> **Challenge**
Repeat, exactly, the run of lines that opens with the line containing "rear_case();" and closes with the line containing "before = set(bpy.data.objects)", and leave all other lines out.

> **Data extract**
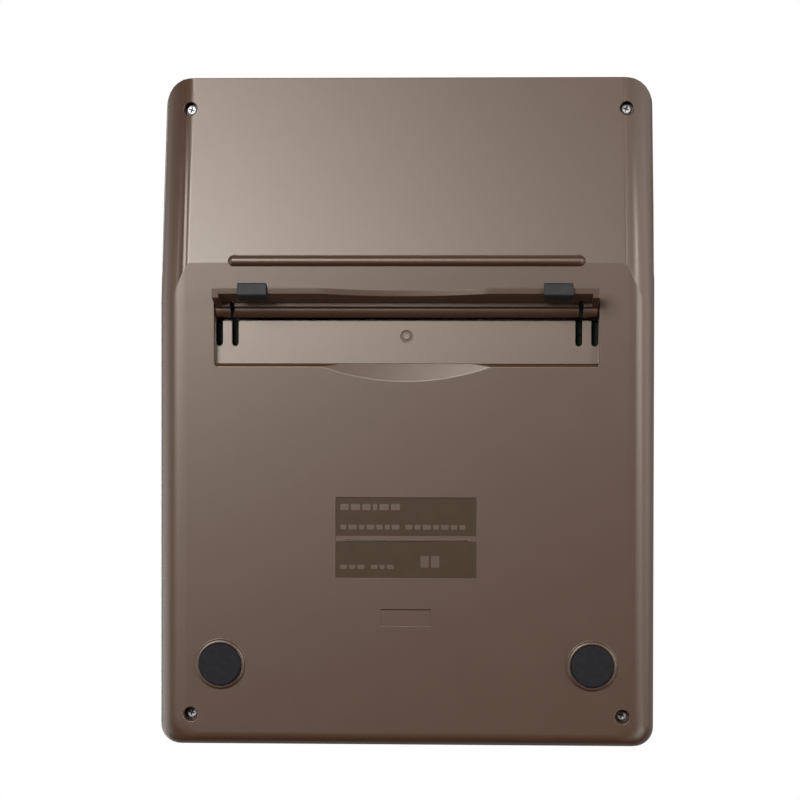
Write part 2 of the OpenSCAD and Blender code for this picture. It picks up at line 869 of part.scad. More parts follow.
module front_foot(cx) {
    translate([cx, foot_y, 0]) rotate_extrude($fn = 64) polygon(concat(
        [[0, 0.2], [0, -foot_drop]],
        [for (a = [270:15:360]) [foot_d / 2 - foot_r + foot_r * cos(a),
            foot_r - foot_drop + foot_r * sin(a)]],
        [[foot_d / 2, 0.2]]));
}

module front_foot_left() on_desk() color("#232326") front_foot(-foot_x);
module front_foot_right() on_desk() color("#232326") front_foot(foot_x);

// Four pan-head screws, each with a cross recess
module case_screws() on_desk() color("#d0d2d4") {
    for (side = [-1, 1], rise = [0, rear_rise]) {
        at_screw(side, rise) translate([0, 0, well_depth]) difference() {
            union() {
                translate([0, 0, -1.2]) cylinder(d1 = head_d - 0.7, d2 = head_d, h = 0.4, $fn = 48);
                translate([0, 0, -0.8]) cylinder(d = head_d, h = 0.8, $fn = 48);
                translate([0, 0, -0.1]) cylinder(d = shank_d, h = shank_l, $fn = 32);
            }
            for (a = [0, 90]) {
                rotate([0, 0, a + 20]) translate([-0.85, -0.2, -1.5]) cube([1.7, 0.4, 1.1]);
            }
        }
    }
}

rear_case();
front_case();
face_plate();
display_window();
lcd_panel();
lcd_frame();
display_ribbon();
solar_window();
solar_cell();
solar_leads();
keypad_membrane();
main_board();
chip_blob();
board_capacitors();
board_resistors();
button_cell();
cell_holder();
cell_contact_plus();
cell_contact_minus();
board_screws();
decimal_knob();
decimal_wiper();
rounding_knob();
rounding_wiper();
kickstand();
stand_shoe_left();
stand_shoe_right();
front_foot_left();
front_foot_right();
case_screws();
for (k = KEYS) {
    key(k);
}
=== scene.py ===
"""Looks of a desk calculator that stands on its two front feet and its open kickstand."""

import json
import math

import bmesh
import bpy
from mathutils import Matrix, Vector


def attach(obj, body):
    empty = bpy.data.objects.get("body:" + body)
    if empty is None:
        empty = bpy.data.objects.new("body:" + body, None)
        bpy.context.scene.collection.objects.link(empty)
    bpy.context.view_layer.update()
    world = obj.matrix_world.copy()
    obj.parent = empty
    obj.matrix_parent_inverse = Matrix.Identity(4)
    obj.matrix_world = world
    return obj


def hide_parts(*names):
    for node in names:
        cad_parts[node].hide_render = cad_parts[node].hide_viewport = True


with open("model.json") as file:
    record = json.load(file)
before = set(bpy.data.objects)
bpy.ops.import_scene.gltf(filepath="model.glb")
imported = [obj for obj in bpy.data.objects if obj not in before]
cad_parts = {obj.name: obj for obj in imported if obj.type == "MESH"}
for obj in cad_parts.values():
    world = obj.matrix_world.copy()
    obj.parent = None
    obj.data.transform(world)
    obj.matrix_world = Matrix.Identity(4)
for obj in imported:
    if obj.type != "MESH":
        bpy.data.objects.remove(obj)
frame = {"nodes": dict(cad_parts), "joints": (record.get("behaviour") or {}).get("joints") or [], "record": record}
nodes = frame["nodes"]
joints = {j["name"]: j for j in frame["joints"]}
body_of = {n: b for b, members in frame["record"]["behaviour"]["bodies"].items() for n in members}
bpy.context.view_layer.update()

MM = 0.001

# ---- The calculator's own frame: +X right, +Y to the display, +Z out of the keys, in mm ----

HINGE_Y, HINGE_Z = 30.6, 3.0
STAND_TRAVEL = 104
DECK = 16.0
HEAD_Y, HEAD_Z, HEAD_TILT = 45.5, 20.0, 20.0

press = Vector(joints["key_5_press"]["axis"]).normalized()
lean = Matrix.Rotation(math.atan2(press.y, -press.z), 4, "X")
hinge = Vector(joints["stand_hinge"]["pos_m"])
OWN = Matrix.Translation(hinge - lean @ Vector((0, HINGE_Y * MM, HINGE_Z * MM))) @ lean @ Matrix.Scale(MM, 4)
HEAD = OWN @ Matrix.Translation((0, HEAD_Y, HEAD_Z)) @ Matrix.Rotation(math.radians(HEAD_TILT), 4, "X")
OPEN = (OWN @ Matrix.Translation((0, HINGE_Y, HINGE_Z)) @ Matrix.Rotation(math.radians(STAND_TRAVEL), 4, "X")
        @ Matrix.Translation((0, -HINGE_Y, -HINGE_Z)))
TO_OWN, FOLDED = OWN.inverted(), OPEN.inverted()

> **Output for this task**
rear_case();
front_case();
face_plate();
display_window();
lcd_panel();
lcd_frame();
display_ribbon();
solar_window();
solar_cell();
solar_leads();
keypad_membrane();
main_board();
chip_blob();
board_capacitors();
board_resistors();
button_cell();
cell_holder();
cell_contact_plus();
cell_contact_minus();
board_screws();
decimal_knob();
decimal_wiper();
rounding_knob();
rounding_wiper();
kickstand();
stand_shoe_left();
stand_shoe_right();
front_foot_left();
front_foot_right();
case_screws();
for (k = KEYS) {
    key(k);
}
=== scene.py ===
"""Looks of a desk calculator that stands on its two front feet and its open kickstand."""

import json
import math

import bmesh
import bpy
from mathutils import Matrix, Vector


def attach(obj, body):
    empty = bpy.data.objects.get("body:" + body)
    if empty is None:
        empty = bpy.data.objects.new("body:" + body, None)
        bpy.context.scene.collection.objects.link(empty)
    bpy.context.view_layer.update()
    world = obj.matrix_world.copy()
    obj.parent = empty
    obj.matrix_parent_inverse = Matrix.Identity(4)
    obj.matrix_world = world
    return obj


def hide_parts(*names):
    for node in names:
        cad_parts[node].hide_render = cad_parts[node].hide_viewport = True


with open("model.json") as file:
    record = json.load(file)
before = set(bpy.data.objects)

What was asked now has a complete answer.